I admit that one could argue that in choosing colleges, students would not want to apply to an institution with a core curriculum. Why would an engineer, already saddled with many required classes, be interested in Victorian literature? Even Charles Murray of the Cato Institute, a champion of liberal education and the inspiration for this column, accepts that the percentage of college students who want to get a liberal education is likely less than 10 percent.

This argument, however, is counter to the College’s goal of educating the whole person — we are a liberal arts college, after all. Our current structure accepts this to some degree by mandating distributive requirements — but many aspects of a classical liberal education are sorely missed. Taking one year of foreign language classes barely meets any notion of fluency, and huge tracts of our civilization’s canon are overlooked for a Frankenstein’s monster grab-bag of miscellaneous classes. How could a student claim to have earned a bachelor’s degree without having to read the Bible and Constitution, understand confidence intervals or know the causes of the 2008 financial crisis? Most perverse of all, several “lay-up” classes — of which “Sports, Ethics and Religion” was widely considered to be — have arisen, which have become popular because of their ease and ability to fulfill distributive requirements.
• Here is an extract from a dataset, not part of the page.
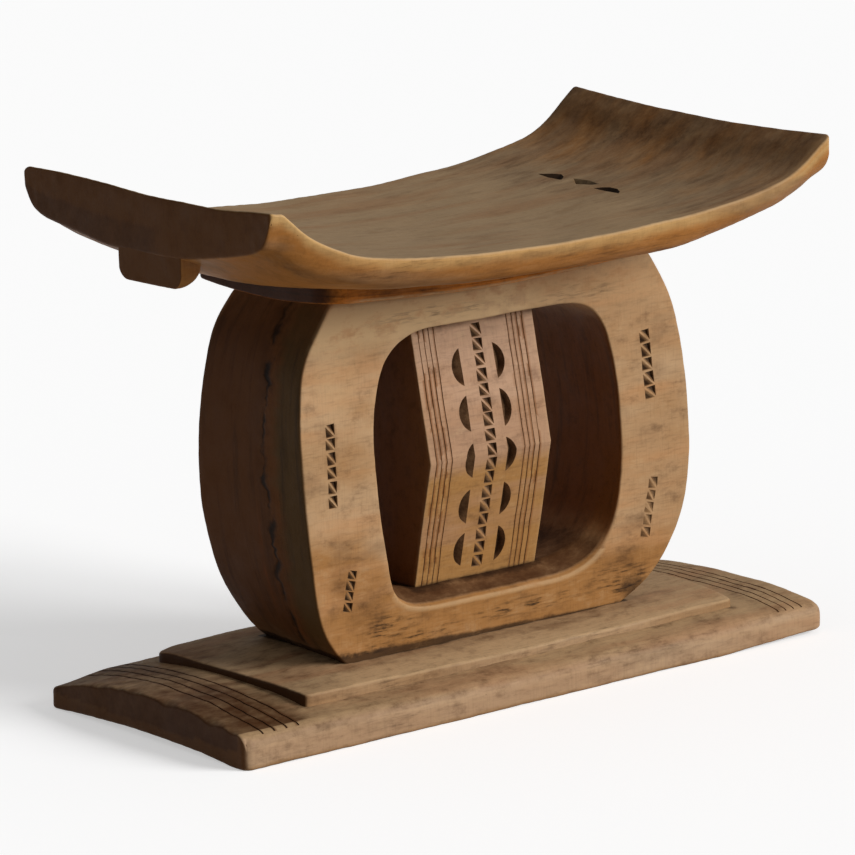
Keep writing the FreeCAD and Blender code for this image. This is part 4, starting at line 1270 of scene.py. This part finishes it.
tree_of_points = kdtree.KDTree(len(ring_points))
for index, point in enumerate(ring_points):
    tree_of_points.insert(point, index)
tree_of_points.balance()
edge = ring_edge[[tree_of_points.find(point)[1] for point in carved_ring_points]]
x, y, z = carved_ring_points.T
front = np.abs(y) > RING_HALF_DEPTH - 3
head = front * smoothstep(262, 282, z)
lip = (z < FLOOR + 4) * (z > FLOOR - 16) * (np.abs(x) < 120)
floor_area = smoothstep(FLOOR + 26, FLOOR + 4, z) * (z > FLOOR - 14) * ~front * (np.abs(x) < 132)
finish_piece("carved_ring", "ring", "ring", carved_ring_points, ring_faces, {
    # Pale wear on the edges, a painted highlight along the opening's lip, and painted light on the head and
    # high on the front's left, where the seat would shade the ring.
    "wear": strongest((1 - smoothstep(0.2, 1.6, edge)) * np.where(lip, 0.4, 0.06),
                      0.85 * head * smoothstep(80, -20, x) + 0.4 * head * (x > 0),
                      0.35 * front * spot(carved_ring_points, (-142, -56, 262), (30, 9, 50))),
    "grime": strongest(0.95 * smoothstep(48.5, 45, z + 0.028 * (x + 140)),
                       0.5 * smoothstep(305, 308, z),
                       0.7 * spot(carved_ring_points, (138, -56, 50), (20, 10, 15)),
                       0.8 * floor_area * near_box(carved_ring_points, 60, 38, 9),
                       0.35 * floor_area * smoothstep(-44, -10, y)),
    "warm": strongest(front * 0.8 * smoothstep(120, 62, z - 45 * smoothstep(-80, -125, x)), 0.25),
    "shade": strongest(0.8 * floor_area, front * 0.35 * spots(carved_ring_points, RING_SHADES),
                       front * 0.12 * spot(carved_ring_points, (178, -56, 270), (20, 9, 40))),
    "stain": (0.9 * spots(carved_ring_points, FOOT_STAINS)
              + 0.5 * spots(carved_ring_points, HEAD_STAINS)),
    "soot": 0.95 * smoothstep(0.1, 1.4, ring_deep)}, 21, 0.3, slots=ring_cut)
x, y, z = post_points.T
reach = np.abs(x)
finish_piece("carved_post", "column", "post", post_points, post_faces, {
    "wear": 0.25 * (1 - smoothstep(0.3, 1.8, edge_distance(post_blank, POST_HALF))),
    "grime": 0.9 * smoothstep(83, 79, z),
    "warm": 0.95 * smoothstep(CREASE + 4, CREASE - 22, z),
    "shade": 0.3 * smoothstep(262, 276, z),
    "soot": np.where(reach < 9, 0.9 * smoothstep(0.1, 1.4, post_deep), np.where(
        reach < 28, 0.3 + 0.35 * smoothstep(1, 5, post_deep), 0.25))}, 31, 0.2, slots=post_cut)
print("made:", ", ".join(pieces))

# %% [markdown]
# The boards hold dirt round the foot of what stands on them, darken towards the left end and
# carry brown spots on their front edges. The left grooves are full of soot, the right ones
# nearly clean.

# %% Plinth and slab
PLINTH_STAINS = (((60, -95, 32), (90, 8, 8)), ((-120, -95, 30), (60, 8, 8)))
SLAB_STAINS = (((90, -120, 18), (90, 12, 12)), ((-140, -121, 12), (50, 12, 9)))

x, y, z = plinth_points.T
edge = edge_distance(plinth_blank, PLINTH_HALF)
finish_piece("carved_plinth", "plinth", "plinth", plinth_points, plinth_faces, {
    "wear": 0.3 * (1 - smoothstep(0.3, 2.4, edge)) * (z > 28) * (np.abs(x) < 204),
    "grime": strongest(near_box(plinth_points, 133, 56, 4) * (z > 30), 0.5 * smoothstep(27, 23, z)),
    "shade": strongest(0.35 * smoothstep(-120, -200, x),
                       0.42 * near_box(plinth_points, 140, 62, 30)) * (z > 30),
    "stain": 0.3 * spots(plinth_points, PLINTH_STAINS)}, 51, 0.35)
x, y, z = slab_points.T
edge = edge_distance(slab_blank, SLAB_HALF)
left_dark = (0.6 + 0.2 * smoothstep(40, -60, y)) * smoothstep(-190, -235, x)
finish_piece("carved_slab", "base_slab", "slab", slab_points, slab_faces, {
    "wear": 0.15 * (1 - smoothstep(0.3, 2.6, edge)) * (z > 12) * (np.abs(x) < 272),
    "grime": 0.35 * near_box(slab_points, 207, 95, 6) * (z > 14),
    "warm": 0.7 * smoothstep(6, 0, z),
    "shade": strongest(left_dark * (z > 12) * (y > -112),
                       np.where(z > 17, 0.20 + 0.12 * smoothstep(0, -120, x), 0.04),
                       0.4 * spot(slab_points, (100, -120, 16), (80, 14, 13))),
    "stain": 0.25 * spots(slab_points, SLAB_STAINS),
    "soot": np.where(x < 0, 0.9, 0.12)}, 61, 0.4, slots=slab_cut)
print("made:", ", ".join(pieces))

# %% [markdown]
# ## Studio
# The photograph has a white ground and one soft light from the front right. The end that turns
# to the camera's left is lit by the room alone, which is why it looks so dark.

# %% Lay the floor
FLOOR_REACH = 12.0
SEEN_GREY, DULL_GREY, FLOOR_GLOW = 0.86, 0.42, 0.45


def pale_floor():
    """White to the camera and in reflections, and duller as a source of light for the stool."""
    made = bpy.data.materials.new("pale floor")
    made.use_nodes = True
    tree = made.node_tree
    tree.nodes.clear()
    path = add(tree, "ShaderNodeLightPath")
    seen = calc(tree, "MAXIMUM", calc(tree, "MAXIMUM", path.outputs["Is Camera Ray"],
                                      path.outputs["Is Glossy Ray"]), path.outputs["Is Transmission Ray"])
    pale = add(tree, "ShaderNodeBsdfDiffuse", {0: (SEEN_GREY,) * 3 + (1,)})
    dull = add(tree, "ShaderNodeBsdfDiffuse", {0: (DULL_GREY,) * 3 + (1,)})
    glow = add(tree, "ShaderNodeEmission", {0: (1, 1, 1, 1), 1: FLOOR_GLOW})
    bright = add(tree, "ShaderNodeAddShader", {0: pale.outputs[0], 1: glow.outputs[0]})
    both = add(tree, "ShaderNodeMixShader", {0: seen, 1: dull.outputs[0], 2: bright.outputs[0]})
    out = add(tree, "ShaderNodeOutputMaterial")
    tree.links.new(both.outputs[0], out.inputs[0])
    return made


corners = [(across * FLOOR_REACH, along * FLOOR_REACH, 0)
           for across, along in ((-1, -1), (1, -1), (1, 1), (-1, 1))]
floor_mesh = bpy.data.meshes.new("floor")
floor_mesh.from_pydata(corners, [], [(0, 1, 2, 3)])
floor_mesh.materials.append(pale_floor())
floor = new_object("floor", floor_mesh)
print("floor:", round(2 * FLOOR_REACH), "m wide")

# %% [markdown]
# The lamp is a wide sun, because a photographer's soft light stands far off and is large, so
# shadows are soft and fall alike everywhere. The room is a weak white glow from all sides, which
# the camera sees as plain white.

# %% Set the lamp and the room's light
ROOM_LIGHT = 0.22
world = bpy.data.worlds.new("room")
world.use_nodes = True
tree = world.node_tree
tree.nodes.clear()
path = add(tree, "ShaderNodeLightPath")
strength = add(tree, "ShaderNodeMix", {0: path.outputs["Is Camera Ray"], 2: ROOM_LIGHT, 3: 1.0},
               data_type="FLOAT")
room = add(tree, "ShaderNodeBackground", {0: (1, 1, 1, 1), 1: strength.outputs[0]})
out = add(tree, "ShaderNodeOutputWorld")
tree.links.new(room.outputs[0], out.inputs[0])
bpy.context.scene.world = world

LAMP_TURN, LAMP_HEIGHT, LAMP_SPREAD = (math.radians(angle) for angle in (35, 24, 32))
LAMP_STRENGTH, LAMP_DISTANCE = 2.9, 3
way = Vector((math.sin(LAMP_TURN) * math.cos(LAMP_HEIGHT),
              -math.cos(LAMP_TURN) * math.cos(LAMP_HEIGHT), math.sin(LAMP_HEIGHT)))
lamp = new_object("soft lamp", bpy.data.lights.new("soft lamp", "SUN"))
lamp.data.energy, lamp.data.angle = LAMP_STRENGTH, LAMP_SPREAD
lamp.location = way * LAMP_DISTANCE
lamp.rotation_euler = way.to_track_quat("Z", "Y").to_euler()
bpy.context.scene.view_settings.view_transform = "Standard"
print("lamp at", [round(value, 2) for value in lamp.location])

# %% [markdown]
# ## Hand over
# Each carved piece takes the place of one part of the measured model.

# %% Hand over the pieces
for piece, node in pieces.values():
    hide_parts(node)
    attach(piece, "root")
Instead of teaching us what it means to be a well-rounded human, distributives have become boxes to be checked. A core curriculum will end this phenomenon of purposely choosing “lay-up” classes, particularly for distributives.

There are ancillary benefits to removing distributive requirements and front-loading the core curriculum. First, the College will benefit from a shared academic experience that students, professors and alums from all majors can discuss, on campus places as diverse as the Green and a fraternity yard. Second, students will be allowed the breathing room to explore varied fields in a rigorous and standardized manner before deciding upon a major. As Don Knuth, the father of the analysis of computer algorithms, put it — “the classic phrase is that liberal education is to learn something about everything and everything about something.”

Additionally, this plan would solve the central tension in the ongoing grading debate between humanities and more technical majors. Notwithstanding the inherent difficulty in comparing grading practices between subjective and objective disciplines, it is an unspoken reality that many humanities departments in the College are undersubscribed and struggling. There are many reasons for this — the rise of globalization and technology, the burden of student debt loans and a slack economy often push students to more commercial majors. As a result, there are criticisms that humanities departments are forced to “bribe” students with higher class medians and individualized attention. This proposal will reenergize the humanities by acknowledging their central place in education.

I purposefully configured my proposal to capitalize on the College’s strengths. I chose Dartmouth because of its focus on undergraduate teaching, its small community and its leadership among liberal arts colleges. I believe that many prospective students would also be attracted to these strengths, and they will come in droves if they know that a challenging liberal education awaits them. The mission statement of the College calls on the administration and faculty to prepare students “for a lifetime of learning and of responsible leadership.” Can we all commit to these lofty standards, or are they nothing more than rhetoric?